▶ _Stated problem_
Restate, exactly and only, the lines from the first through the line containing "hem_inset = 1.0".

--- begin Input rows ---

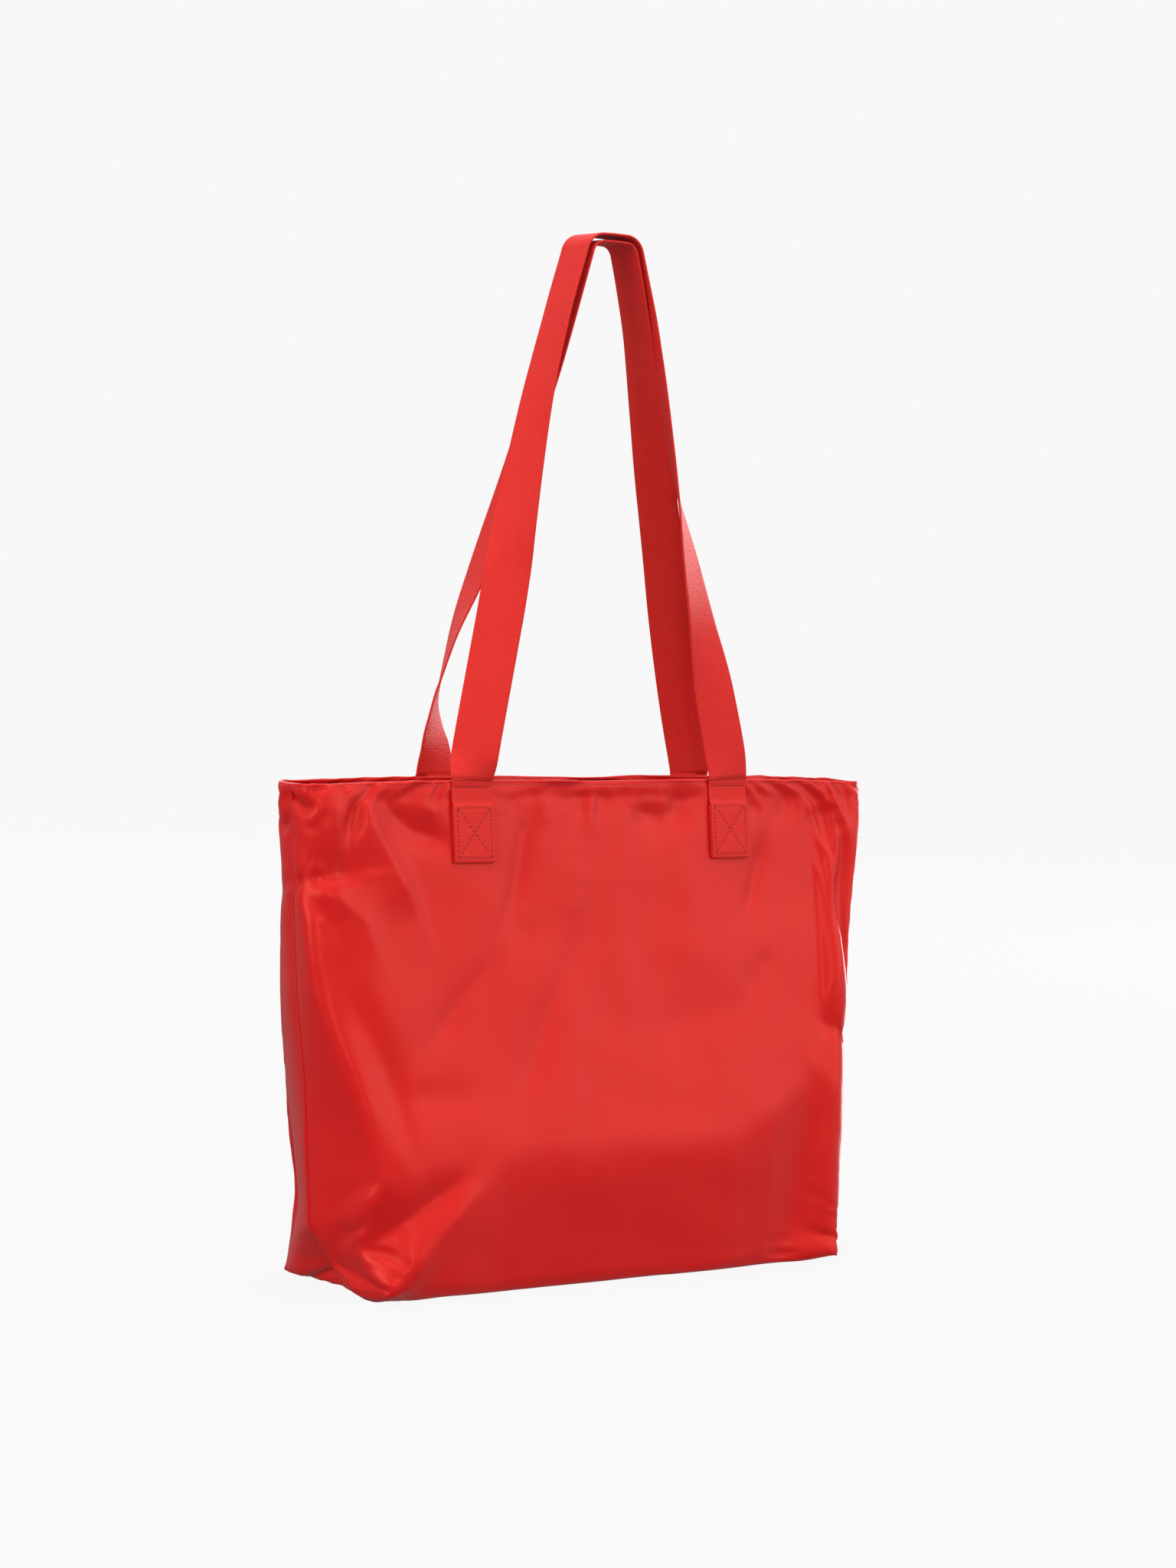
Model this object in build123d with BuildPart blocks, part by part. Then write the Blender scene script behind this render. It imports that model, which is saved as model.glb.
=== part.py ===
"""Foldable tote bag: a light cloth bag with a boxed base and two webbing shoulder handles.

Frame: millimetres, +Z up, the origin at the middle of the base where the bag stands, +X along the
bag's width and the front panel facing -Y. Each half of the bag is a flat-pattern cloth panel, so the
base's depth and the mouth's width come out of one cloth width.
"""
import os
from math import atan2, cos, degrees, hypot, pi, radians, sin

from build123d import *

os.makedirs("parts", exist_ok=True)

# Driving sizes of the bag body
cloth_width = 510.0       # one panel laid flat, side seam to side seam
base_depth = 135.0
base_width = cloth_width - base_depth
height = 340.0            # from the base to the mouth
mouth_depth = 41.0
mouth_width = cloth_width - mouth_depth
cloth = 1.2               # thickness given to the cloth walls
gap = 0.3                 # room between pieces that move against each other
layer_gap = 0.1           # room between layers sewn to each other
foot_gap = 0.6            # room between a wall's foot and the base's cloth
hem_depth = 10.0
hem_thick = 0.8
hem_inset = 1.0           # a hem stops this far short of its wall's corners

# Webbing handles
strap_width = 32.0
strap_thick = 1.8
strap_spread = 107.0      # from the bag's middle to the middle of a sewn end
sewn_length = 55.0        # how far a sewn end reaches below the mouth
hem_setback = 2.0         # a sewn end stops this far below the mouth edge
fold_length = 38.0        # the part of a sewn end that is folded under, so doubled
loop_top = 714.0          # the highest point of the handles, held up
loop_radius = 14.0        # bend of the outer handle at its top
loop_flat = 9.4           # half the flat stretch at the top
layer_pitch = 5.0         # outer handle's mid line to inner handle's mid line at the top
leg_slope = radians(13.4)  # a leg's lean from upright towards the middle, seen from the front
root_height = height + 1.0
root_offset = mouth_depth / 2 + 2.5
leg_bow = 2.3             # sideways bow of a leg at its middle
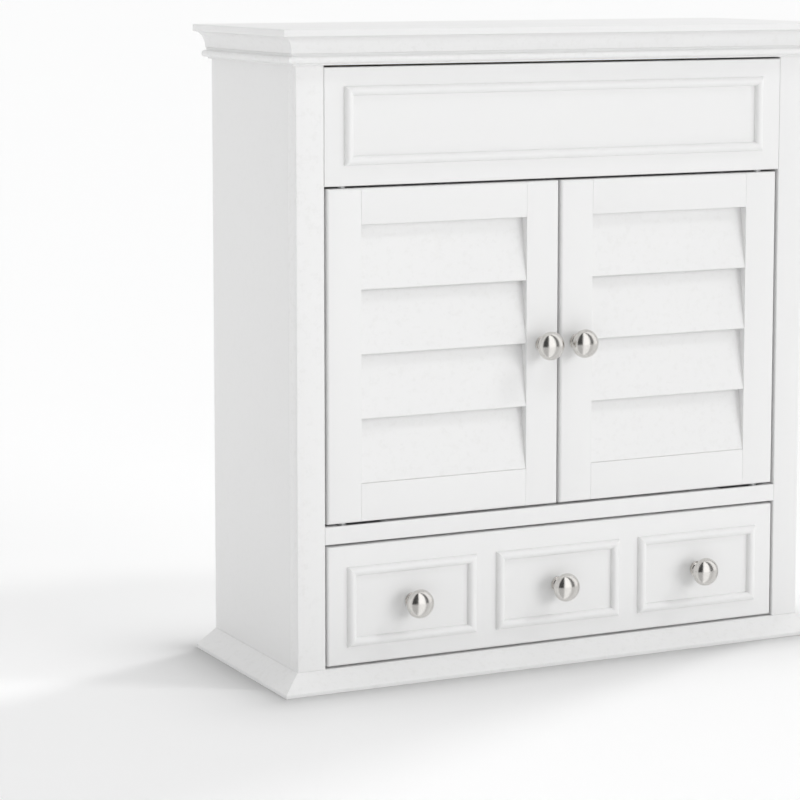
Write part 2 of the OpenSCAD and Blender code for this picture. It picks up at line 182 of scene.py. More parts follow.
def pine(name, along, look=woodLook):
    wood = Finish(bpy.data.materials.new(name))
    spot = wood.places(tuple(1.0 if axis == along else look["acrossGrain"] for axis in "XYZ"))
    thin = wood.places(tuple(1.0 if axis == along else look["acrossPores"] for axis in "XYZ"))
    drift = wood.noise(spot, 1.6, 3.0)
    rings = wood.node("ShaderNodeTexWave", {"wave_type": "BANDS", "bands_direction": "DIAGONAL"}, {
        "Vector": spot, "Scale": look["ringScale"], "Distortion": 9.0, "Detail": 3.0,
        "Detail Scale": 1.4})
    pores = wood.noise(thin, look["poreScale"], 4.0)
    band = wood.ramp(rings, [(0.0, look["pale"]), (0.62, look["warm"]), (0.95, look["late"])])
    colour = wood.mix(drift * 0.45, band, look["pale"])
    openPores = wood.ramp(pores, [(0.60, grey(0)), (0.72, grey(1))])
    colour = wood.mix(openPores * 0.35, colour, look["late"])
    height = pores * 0.7 + rings * 0.3
    return wood.surface({"Base Color": colour, "Roughness": look["rough"] + pores * 0.14 - drift * 0.06,
                         "Normal": wood.bump(height, look["relief"], look["reliefDepth"])})


# Polished nickel: fine lathe rings in the knob's own attribute, and a little haze.
nickelLook = {"dull": (0.66, 0.64, 0.615, 1), "bright": (0.74, 0.725, 0.70, 1), "rough": 0.13,
              "ringPitch": 26000.0, "hazeScale": 240.0, "smearScale": 60.0,
              "relief": 0.10, "reliefDepth": 0.00005}


def nickel(name="polishedNickel", look=nickelLook):
    metal = Finish(bpy.data.materials.new(name))
    spot = metal.places()
    turned = metal.node("ShaderNodeAttribute", {"attribute_name": "turned"}).of("Fac")
    rings = metal.node("ShaderNodeMath", {"operation": "SINE"}, {0: turned * look["ringPitch"]})
    haze = metal.noise(spot, look["hazeScale"], 4.0, 0.6)
    smear = metal.noise(spot, look["smearScale"], 3.0)
    rough = look["rough"] + smear * 0.09 + rings * 0.015
    height = rings * 0.4 + haze * 0.6
    return metal.surface({"Base Color": metal.mix(haze, look["dull"], look["bright"]), "Metallic": 1.0,
                          "Roughness": rough,
                          "Normal": metal.bump(height, look["relief"], look["reliefDepth"])})


# Zinc plated steel: a fine spangle, duller patches and fine scratches along X.
zincLook = {"dark": (0.52, 0.53, 0.54, 1), "light": (0.68, 0.68, 0.67, 1),
            "patch": (0.42, 0.42, 0.41, 1), "rough": 0.26, "spangleScale": 700.0, "patchScale": 90.0,
            "scratchScale": 60.0, "relief": 0.15, "reliefDepth": 0.0001}


def zinc(name="zincPlate", look=zincLook):
    metal = Finish(bpy.data.materials.new(name))
    spot = metal.places()
    spangle = metal.node("ShaderNodeTexVoronoi", {}, {"Vector": spot, "Scale": look["spangleScale"]})
    dull = metal.noise(spot, look["patchScale"], 4.0)
    scratch = metal.noise(metal.places((1, 30, 30)), look["scratchScale"], 2.0)
    colour = metal.mix(spangle * 0.6, look["dark"], look["light"])
    colour = metal.mix(dull * 0.4, colour, look["patch"])
    return metal.surface({"Base Color": colour, "Metallic": 1.0,
                          "Roughness": look["rough"] + dull * 0.2,
                          "Normal": metal.bump(scratch, look["relief"], look["reliefDepth"])})


# Moulded plastic: a fine grain and a slightly uneven gloss.
plasticLook = {"grainScale": 1500.0, "cloudScale": 120.0, "rough": 0.42, "relief": 0.2,
               "reliefDepth": 0.00008}


def plastic(name, tone, shade, look=plasticLook):
    moulded = Finish(bpy.data.materials.new(name))
    spot = moulded.places()
    grain = moulded.noise(spot, look["grainScale"], 2.0)
    cloud = moulded.noise(spot, look["cloudScale"], 3.0)
    return moulded.surface({"Base Color": moulded.mix(cloud, tone, shade),
                            "Roughness": look["rough"] + cloud * 0.16,
                            "Normal": moulded.bump(grain, look["relief"], look["reliefDepth"])})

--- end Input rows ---

▶ _Output for this exercise_
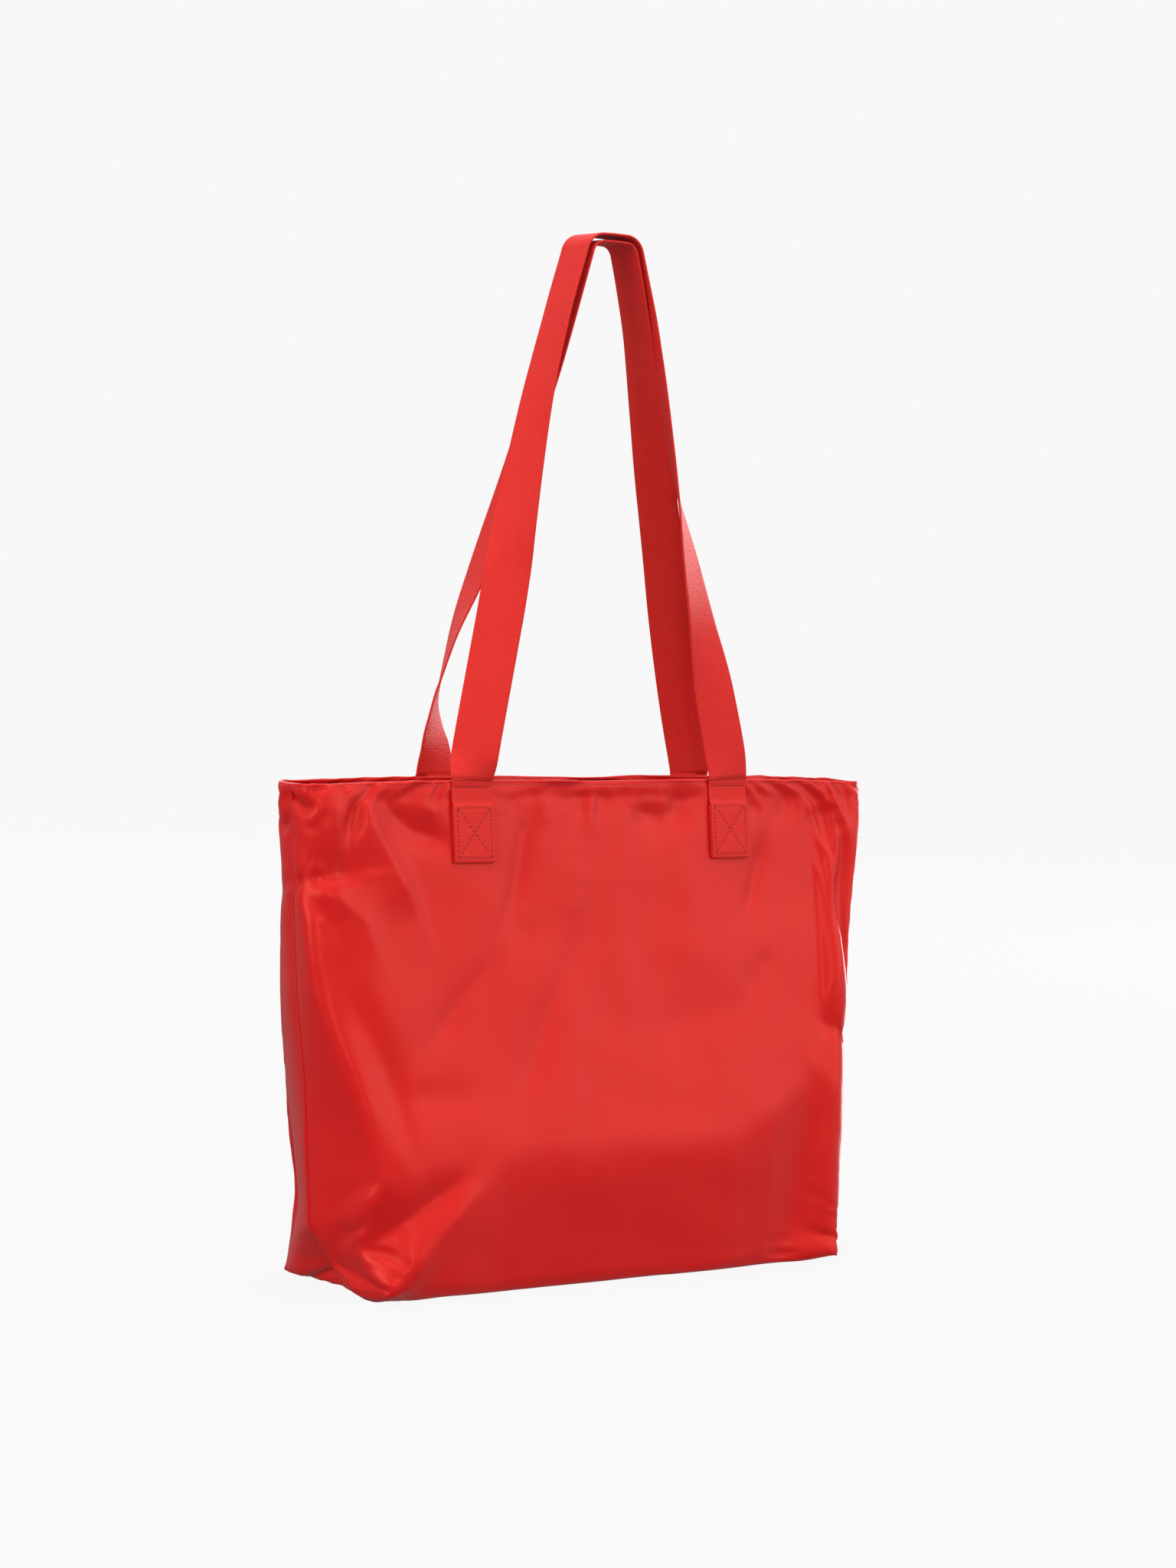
Model this object in build123d with BuildPart blocks, part by part. Then write the Blender scene script behind this render. It imports that model, which is saved as model.glb.
=== part.py ===
"""Foldable tote bag: a light cloth bag with a boxed base and two webbing shoulder handles.

Frame: millimetres, +Z up, the origin at the middle of the base where the bag stands, +X along the
bag's width and the front panel facing -Y. Each half of the bag is a flat-pattern cloth panel, so the
base's depth and the mouth's width come out of one cloth width.
"""
import os
from math import atan2, cos, degrees, hypot, pi, radians, sin

from build123d import *

os.makedirs("parts", exist_ok=True)

# Driving sizes of the bag body
cloth_width = 510.0       # one panel laid flat, side seam to side seam
base_depth = 135.0
base_width = cloth_width - base_depth
height = 340.0            # from the base to the mouth
mouth_depth = 41.0
mouth_width = cloth_width - mouth_depth
cloth = 1.2               # thickness given to the cloth walls
gap = 0.3                 # room between pieces that move against each other
layer_gap = 0.1           # room between layers sewn to each other
foot_gap = 0.6            # room between a wall's foot and the base's cloth
hem_depth = 10.0
hem_thick = 0.8
hem_inset = 1.0           # a hem stops this far short of its wall's corners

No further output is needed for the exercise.